Ну не может же фониатр[1] работать с выпившим человеком. Потом он вам приговор вынес: петь никогда не сможете.
Я молча слушала Лизу.
Когда Настя узнала, что путь на сцену для нее закрыт, то прямо в кабинете у доктора впала в истерику, и перепуганный Карл Львович велел Лизе проводить неудачливую певицу домой.
Настя, сев в машину, вытащила из сумочки фляжку, по дороге насосалась коньяка, опьянела, и Лизе пришлось буквально на плечах тащить ее в дом. В шикарном трехэтажном здании не было ни души. Лиза доволокла Настю до спальни, уложила в кровать и хотела уходить. И тут Звягинцева вскочила, схватила нож, лежавший невесть зачем на тумбочке, и с воплем: «Не хочу жить!» – полоснула себя по запястью. Полилась кровь. Настя, истерично хохоча, еще раз полоснула по руке, потом второй, третий. Перепуганная насмерть Лиза отняла у буянки нож и вызвала «Скорую». Врачи забрали Настю, Лиза уехала домой, больше они со Звягинцевой не встречались.

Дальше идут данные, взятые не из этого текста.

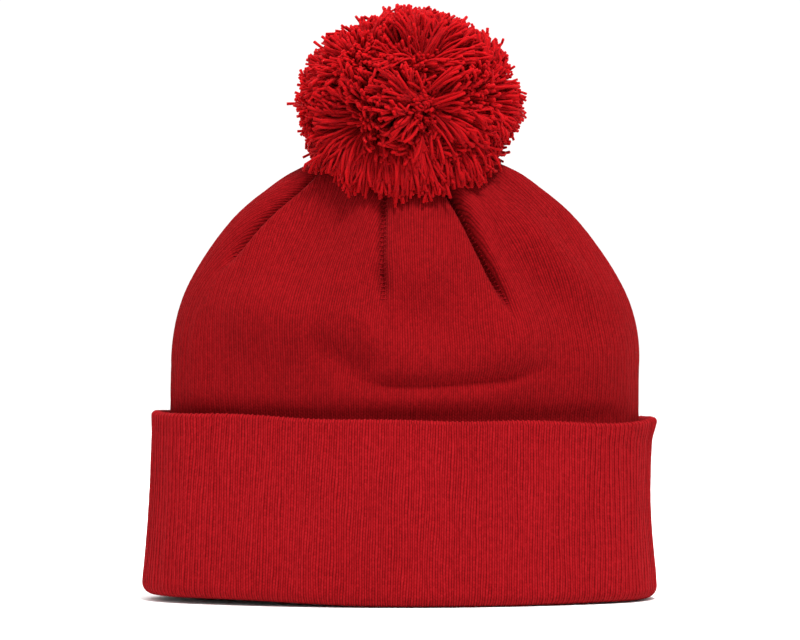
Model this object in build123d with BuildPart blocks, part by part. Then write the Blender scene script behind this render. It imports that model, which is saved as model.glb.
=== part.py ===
from build123d import *
import math
import os

# Pom pom beanie, knitted double and turned up into a cuff, standing on the fold of its brim.
# Origin: middle of the brim, on the surface it stands on. +Z up, the front faces -Y, the width runs along X.
# The knitted tube is doubled, so every wall is two plies. It folds outwards at the brim, which makes the
# cuff, and the two plies are one cloth round the cuff's top hem. Here it is split into pieces where it folds.

# Brim and cuff, measured on the outside
BRIM_HALF_WIDTH = 105.5
BRIM_HALF_DEPTH = 55.0
BRIM_SIDE_RADIUS = 36.0
CUFF_HEIGHT = 76.0
CUFF_TOP_SCALE = 0.978
FOLD_HEIGHT = 5.5
HEM_HEIGHT = 2.5
HEM_ROUNDING = 0.45  # share of the hem's width

# Brim fold: height of the floor and bend radius of each surface of the two folded plies
FOLD_FACE_OUTSIDE = (0.0, 3.6)
FOLD_FACE_HOLLOW = (1.7, 2.4)
FOLD_BACKING_OUTSIDE = (1.9, 2.2)
FOLD_BACKING_HOLLOW = (3.5, 1.1)

# How far inside the cuff's face each layer of cloth begins and ends
CUFF_FACE_LAYER = (0.0, 1.7)
CUFF_BACKING_LAYER = (1.9, 3.6)
CROWN_LAYER = (6.5, 8.1)
LINING_LAYER = (8.9, 10.5)

# Crown: straight wall to the shoulder, then an oval dome
SHOULDER_Z = 97.0
SHOULDER_SCALE = 0.976
DOME_HEIGHT = 91.0
DOME_ANGLES = (0, 15, 30, 45, 60, 70, 78, 84)
WALL_LEVELS = (FOLD_HEIGHT, 36.0, 66.0)
APEX_HOLE_RADIUS = 5.9

# Darts that gather the crown: directions round the crown from the front, counterclockwise seen from above
DART_ANGLES = (-74, -13, 41, 105, 160, 222)
DART_LOW_Z = 128.0
DART_START_RADIUS = 8.0
SEAM_WIDTH = 2.0
SEAM_HEIGHT = 0.9

# Yarn that draws the crown shut
GATHER_RING_RADIUS = 4.8
GATHER_YARN_RADIUS = 0.8

# Pom: a ball of cut yarn on a short neck, and the tufts under it that lie on the crown
POM_RADIUS = 47.5
POM_HALF_HEIGHT = 43.0
POM_Z = 203.5
PIVOT_Z = 188.0
POM_UNDERSIDE_Z = 191.0
POM_RIM_Z = 199.0
SKIRT_FALL = 9.0
SKIRT_TOP_Z = 187.5
SKIRT_HALF_GAP = 18.0
SKIRT_CLEARANCE = 1.3
NECK_CHANNEL_RADIUS = 5.2
BINDING_POCKET_RADIUS = 7.0
BINDING_POCKET_HEIGHT = 4.0
BINDING_RING_RADIUS = 5.4
BINDING_YARN_RADIUS = 1.3
NECK_YARN_RADIUS = 1.6
KNOT_RADIUS = 4.5
KNOT_GAP = 1.0
BODY_GAP = 0.3

# Care label, hanging inside at the back
LABEL_WIDTH = 28.0
LABEL_LENGTH = 32.0
LABEL_THICKNESS = 0.5
LABEL_CORNER_RADIUS = 1.0
LABEL_Y = 42.4
LABEL_TOP_Z = 60.0
STITCH_LENGTH = 3.4
STITCH_THICKNESS = 0.8
STITCH_SPACING = 5.0
STITCH_COUNT = 5
STITCH_Z = 61.6
STITCH_REACH = 0.8

APEX_Z = SHOULDER_Z + DOME_HEIGHT
PLY = CROWN_LAYER[1] - CROWN_LAYER[0]
LINING_INSET = LINING_LAYER[0] - CROWN_LAYER[0]


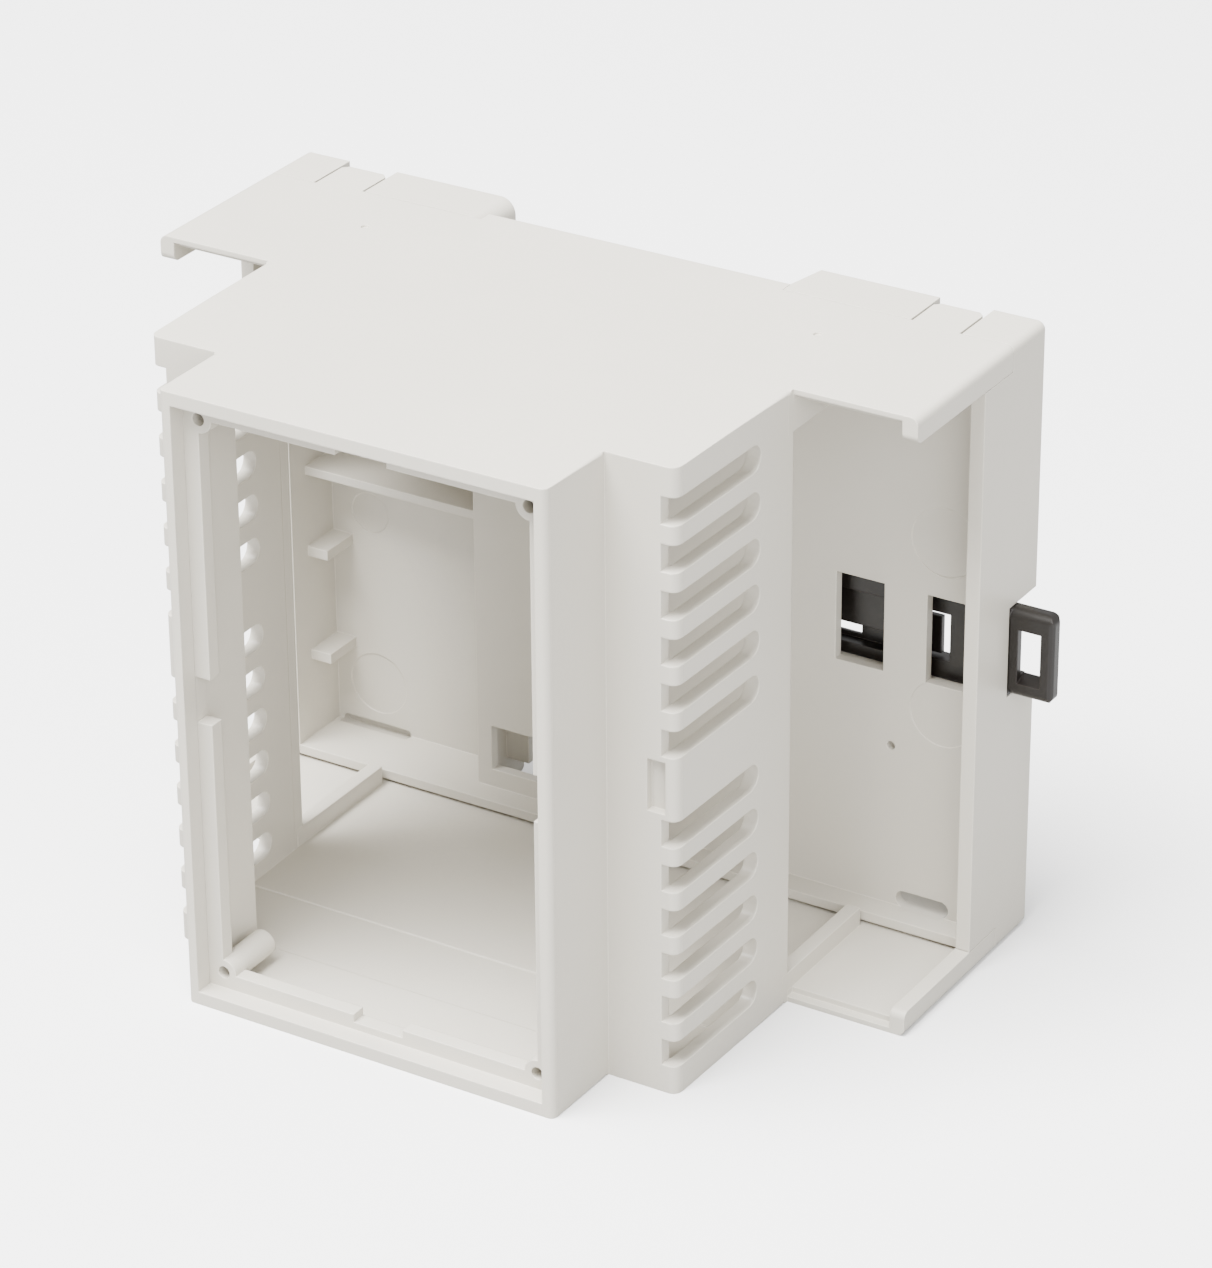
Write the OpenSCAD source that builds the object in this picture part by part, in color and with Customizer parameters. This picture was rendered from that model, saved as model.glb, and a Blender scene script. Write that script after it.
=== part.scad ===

– Я как вашу руку увидела, сразу все поняла, – тихо добавила Лиза.
Я машинально посмотрела на свою левую кисть. Тонкий шрам, словно браслет, охватывал запястье. В душе поднялось смятение. Значит, я – Настя Звягинцева! Хотя, может, и нет. Это просто совпадение!
– Вы не переживайте, – пожала плечами Лиза, – можно чем‑то другим заняться, вовсе не стыдно и полы мыть. Но я никому ничего не расскажу. Понимаю, вам неохота, чтобы люди знали!
– Где Глашка? – заорал Свин, вламываясь в зал. – Она про концерт не забыла? Танька, иди ищи ее.
– Сенечка, – засюсюкали из другого конца комнаты, – дай поцелую тебя, котик.
Лися подскочил и заключил Свина в объятия.
– Веди сюда звездищу, – велел продюсер. – Лизка, кофе!
Стилист и администраторша прыснули в разные стороны. Свин вынул платок и вытер щеки.
– Понимаешь, киса, – заявил он, – я лицо нетрадиционной для нашей эстрады ориентации – не пидор, баб люблю. Таких, как я, очень мало, остальные все, блин… слов нет! Где Глашка?
– Незачем орать, – отчеканила черноволосая женщина, появившаяся в приемной.
Я икнула. Это Глафира? Матерь божья!
– Усраться! – взвизгнул Свин. – Что случилось?
– Не нравится? – слегка испуганно поинтересовался Лися. – Коренная смена имиджа. Вместо нежной блондинки – роковая брюнетка‑вамп, погибель мужчин!
Свин молча обозревал Глафиру.
– Сеня, – осторожно сказал Лися, – мы же придерживаемся концепции «девочка‑крик», сплошной скандал. Блондинка в таком случае не канает. Брюнетка – самое оно!
– Верни Глафиру, – спокойно велел Свин, – я столько бабок на ее раскрутку убил, мне знакомая морда нужна.
– Нет, – закапризничала певичка, – меня только что с Хлебниковой перепутали! Хочу новый имидж! Так на концерт поеду.
– Это парик? – осведомился Свин.
Лися кивнул:
– Да, я не рискнул сразу на краску.
Свин молча сдернул с Глафиры накладные волосы.
– Ой, – взвыла та, – больно!
– Физиономию мыть, красить, как всегда, – распорядился Свин.
– Идиот! – затопала ногами Глафира. – Скунс, дебил! Хочу быть брюнеткой! Хочу! Я звезда! Суперстар.
И тут Свин побагровел. Глаза его медленно сузились, губы сжались в ниточку. Лися змейкой юркнул за диван, Глаша примолкла, но поздно. Семен схватил певичку за руку и вывернул ее.